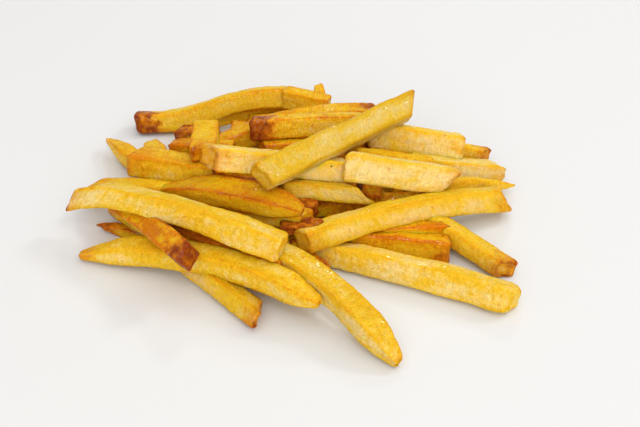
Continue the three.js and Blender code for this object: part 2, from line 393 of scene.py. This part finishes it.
def points_mesh(name, fries):
    """One vertex for each fry, with its record in metres."""
    mesh = bpy.data.meshes.new(name)
    mesh.vertices.add(len(fries))
    shift = np.array(MIDDLE)

    def store(label, rows, scale=1.0):
        attribute = mesh.attributes.new(label, "FLOAT_VECTOR", "POINT")
        attribute.data.foreach_set("vector", (np.array(rows, dtype=float) * scale).ravel())

    store("from", [np.array(f.start) - shift for f in fries], MM)
    store("to", [np.array(f.end) - shift for f in fries], MM)
    store("section", [(f.width, f.depth, 0) for f in fries], MM)
    store("curve", [(f.arch, f.bow, f.droop) for f in fries], MM)
    store("slants", [(f.slant[0], f.slant[1], f.sway) for f in fries], MM)
    store("rakes", [(f.rake[0], f.rake[1], 0) for f in fries], MM)
    store("runs", [(f.first_tip[1], f.last_tip[1], 0) for f in fries], MM)
    store("shares", [(f.first_tip[0], f.last_tip[0], 0) for f in fries])
    number = NUMBER_STEP * len(fries)
    store("looks", [(f.tone, f.scorch[0], f.scorch[1]) for f in fries])
    store("finish", [(f.mottle, f.blush, f.light) for f in fries])
    store("nature", [(number + k, math.radians(f.roll), draw(k, number)) for k, f in enumerate(fries)])
    return mesh


print("the records can be stored as points")

# %% The noises and slow changes of a fry
# Each noise: its stretch along, across and upwards, its size in metres, its detail and its roughness.
NOISES = {
    "sunken face": ((0.6, 1, 1), 0.008, 1.0, 0.5),
    "ripple": ((1, 0.55, 0.55), 0.0022, 3.0, 0.6),
    "ridge": ((0.12, 1, 1), 0.003, 1.0, 0.5),
    "lump": ((0.6, 1, 1), 0.0075, 1.0, 0.5),
    "nick": ((1, 1, 1), 0.003, 2.0, 0.5),
    "wrinkle": ((1, 0.7, 0.7), 0.0014, 4.0, 0.7),
    "streak": ((1, 0.25, 0.25), 0.0011, 2.0, 0.5),
    "pore": ((1, 1, 1), 0.0008, 2.0, 0.5),
    "patch": ((0.45, 1, 1), 0.009, 3.0, 0.6),
    "blotch": ((1, 1, 1), 0.0032, 3.0, 0.5),
    "broken edge": ((0.3, 1, 1), 0.006, 2.0, 0.5),
    "freckle": ((1, 1, 1), 0.003, 2.0, 0.5),
    "speck": ((1, 1, 1), 0.002, 1.0, 0.5),
    "oil": ((1, 1, 1), 0.0012, 3.0, 0.5),
}
# Each slow change along a fry: its place in the noise, and the length over which it comes and goes.
DRIFTS = {
    "width": (1.3, 0.022),
    "depth": (5.1, 0.022),
    "sideways": (9.7, 0.035),
    "upwards": (14.2, 0.035),
    "twist": (3.9, 0.05),
}
SIDEWAYS_DRIFT = 0.0009
UPWARDS_DRIFT = 0.0004
TWIST_DRIFT = 0.16
# What share of the height called Wrinkles each kind of relief gets.
RELIEF = {"ripple": 0.45, "ridge": 0.8, "lump": 0.8}
NICK_RELIEF = 0.5
NICKED_EDGE = (0.55, 0.95)
# Steps that keep the noise of one fry, or of one seed, apart from the next.
FRY_STEP = 0.713
SEED_STEP = 0.37
SPOT_FRY_STEP = 0.083
SPOT_SEED_STEP = 0.01
# The share of rings that are evenly spaced, the least softness of an edge and what chance adds to it,
# how far a rim turns over, and how skewed a cut end can be.
EVEN_RINGS = 0.35
LEAST_SOFTNESS = 0.3
CHANCE_SOFTNESS = 0.45
RIM_DEPTH = 0.9
SKEWED_CUT = 0.004
# How far from an end the skin knows about it, and the height at which a fry rests on the table.
END_ZONE = 0.03
TABLE_TOP = 0.0001


def skin_noise(maker, spot, name):
    """One of the noises above."""
    stretch, size, detail, roughness = NOISES[name]
    return maker.noise(spot.times(stretch), size, detail, roughness)


print(len(NOISES), "noises and", len(DRIFTS), "slow changes")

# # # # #

- _What you should do_
Print, please, the lines from the first line of the material through the line that contains "shift = np.array(MIDDLE)", exactly as written and with nothing added.

- _Result_
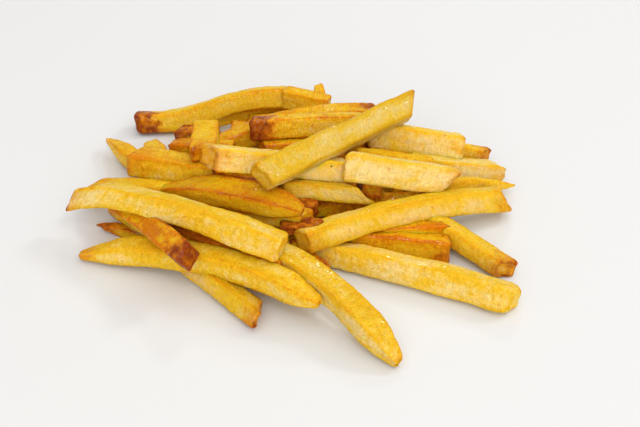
Continue the three.js and Blender code for this object: part 2, from line 393 of scene.py. This part finishes it.
def points_mesh(name, fries):
    """One vertex for each fry, with its record in metres."""
    mesh = bpy.data.meshes.new(name)
    mesh.vertices.add(len(fries))
    shift = np.array(MIDDLE)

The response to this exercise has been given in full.